The NGO/CSO Capacity Support Project recognizes the important cross-cutting role that the non-governmental and civil society organizations (NGOs and CSOs) are undertaking to deliver basic services across Afghanistan and works to enhance the capacities of select registered organizations to improve their performance and effectiveness.  The project is implemented by UNDP.

Responding to the Earthquakes in Herat in 2023

The World Bank and ARTF were able to respond quickly to the devastating earthquakes in Herat in October 2023 because the projects under Approach 2.0 were designed to be nationwide. The health, food security, and community resilience projects operate in the affected districts and were able to quickly address needs and deliver basic services.

  • The Health Emergency Response Project provided basic health and nutrition services to over 30 basic health facilities in Herat province. The immediate response supported Mobile Health and Nutrition Teams and tents for distribution of emergency items.
  • The Emergency Food Security Project covers four quake-affected districts in Herat.
  • The Community Resilience and Livelihoods Project works across 122 communities in the Herat districts of Zindajan and Kohsan. The project immediately provided cash for work for 500 people to remove rubble and help their communities and provided food for work. The project provides labor intensive work in 8 cities, including Herat.

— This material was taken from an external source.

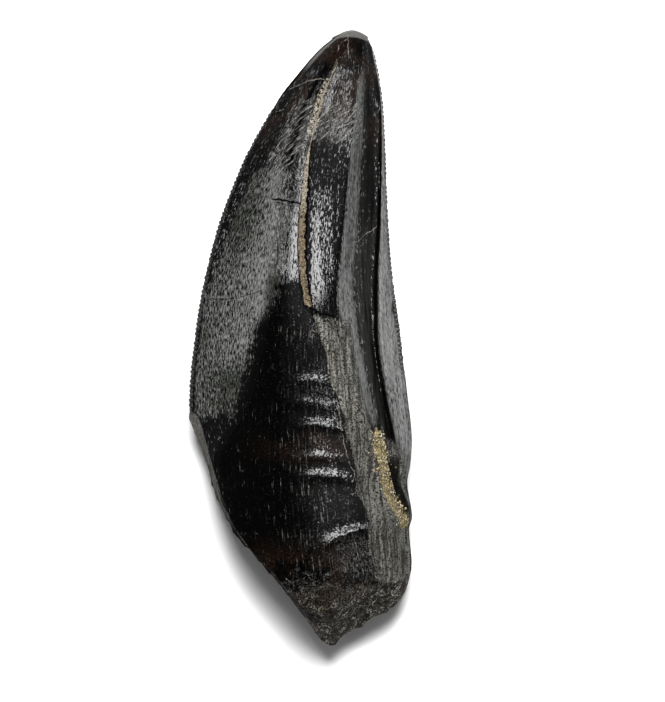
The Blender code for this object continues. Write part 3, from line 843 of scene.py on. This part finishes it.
# %% Close the ends and turn the faces outwards
MERGE = 0.000002
bpy.ops.object.mode_set(mode="EDIT")
bpy.ops.mesh.select_mode(type="VERT")
bpy.ops.mesh.select_all(action="SELECT")
bpy.ops.mesh.remove_doubles(threshold=MERGE)
bpy.ops.mesh.dissolve_degenerate(threshold=MERGE / 2)
bpy.ops.mesh.normals_make_consistent(inside=False)
bpy.ops.object.mode_set(mode="OBJECT")
bpy.ops.object.shade_smooth()
check = bmesh.new()
check.from_mesh(body.data)
open_edges = sum(1 for edge in check.edges if len(edge.link_faces) != 2)
print("faces:", len(check.faces), "open edges:", open_edges, "volume, mm3:",
      round(check.calc_volume() * 1e9))
check.free()

# %% [markdown]
# ## Denticles
#
# A tyrannosaur's denticles are small chisels: long across the edge, narrow along it, and rounded
# at their outer end. One is modelled from a cube. Its outer end is drawn in and all its edges are
# bevelled. Copies of it then stand along each edge, every one turned to face straight out, and are
# joined into one piece an edge. Worn ones are a little lower than their neighbours.

# %% Model one denticle, 1 mm to the unit, its outer end at +X
TOOTH_PITCH = 0.575
TOOTH_LONG = 0.52
TOOTH_DEEP = 1.0
TOOTH_THICK = 1.0
bpy.ops.object.select_all(action="DESELECT")
bpy.ops.mesh.primitive_cube_add(size=1, location=(-TOOTH_DEEP / 2, 0, 0))
denticle = bpy.context.object
denticle.name = "denticle"
denticle.scale = (TOOTH_DEEP, TOOTH_LONG, TOOTH_THICK)
bpy.ops.object.transform_apply(location=True, rotation=False, scale=True)
bpy.ops.object.mode_set(mode="EDIT")
bpy.ops.mesh.select_mode(type="FACE")
select(denticle.data, "faces", lambda face: face.normal.x > 0.9)
bpy.ops.transform.resize(value=(1, 0.82, 0.45))
bpy.ops.mesh.select_all(action="SELECT")
bpy.ops.mesh.bevel(offset=0.1, segments=2, affect="EDGES")
bpy.ops.mesh.normals_make_consistent(inside=False)
bpy.ops.object.mode_set(mode="OBJECT")
bpy.ops.object.shade_smooth()
print("one denticle:", len(denticle.data.polygons), "faces")


# %% Set the denticles along both edges
def along_edge(edge, teeth):
    """Stations of the denticles' middles, one pitch apart along the curve of the edge."""
    fine = np.linspace(teeth[0], teeth[1], 600)
    steps = np.hypot(np.diff(edge(fine)), np.diff(fine))
    length = np.concatenate([[0.0], np.cumsum(steps)])
    count = round(length[-1] / TOOTH_PITCH)
    return np.interp((np.arange(count) + 0.46) * length[-1] / count, length, fine)


def joined(name, row):
    """The copies of a row as one piece, with its place in its mesh."""
    bpy.ops.object.select_all(action="DESELECT")
    for copy in row:
        copy.select_set(True)
    bpy.context.view_layer.objects.active = row[0]
    bpy.ops.object.join()
    piece = bpy.context.object
    piece.name = name
    piece.data.name = name
    bpy.ops.object.transform_apply(location=True, rotation=True, scale=True)
    bpy.ops.object.shade_smooth()
    print(name, len(row), "copies,", len(piece.data.polygons), "faces")
    return piece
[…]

The World Bank’s Afghanistan Futures the program of research, monitoring, and analytical reports has contributed to analytics for the earthquake response and future preparedness. Working closely with the UN, ADB and EU, the Bank supported a comprehensive post-disaster needs assessment. The analysis assesses direct physical damage of up to $217 million and losses at almost $80 million. The assessment underscores the urgent need for just over $400 million to support critical recovery and reconstruction efforts in the province.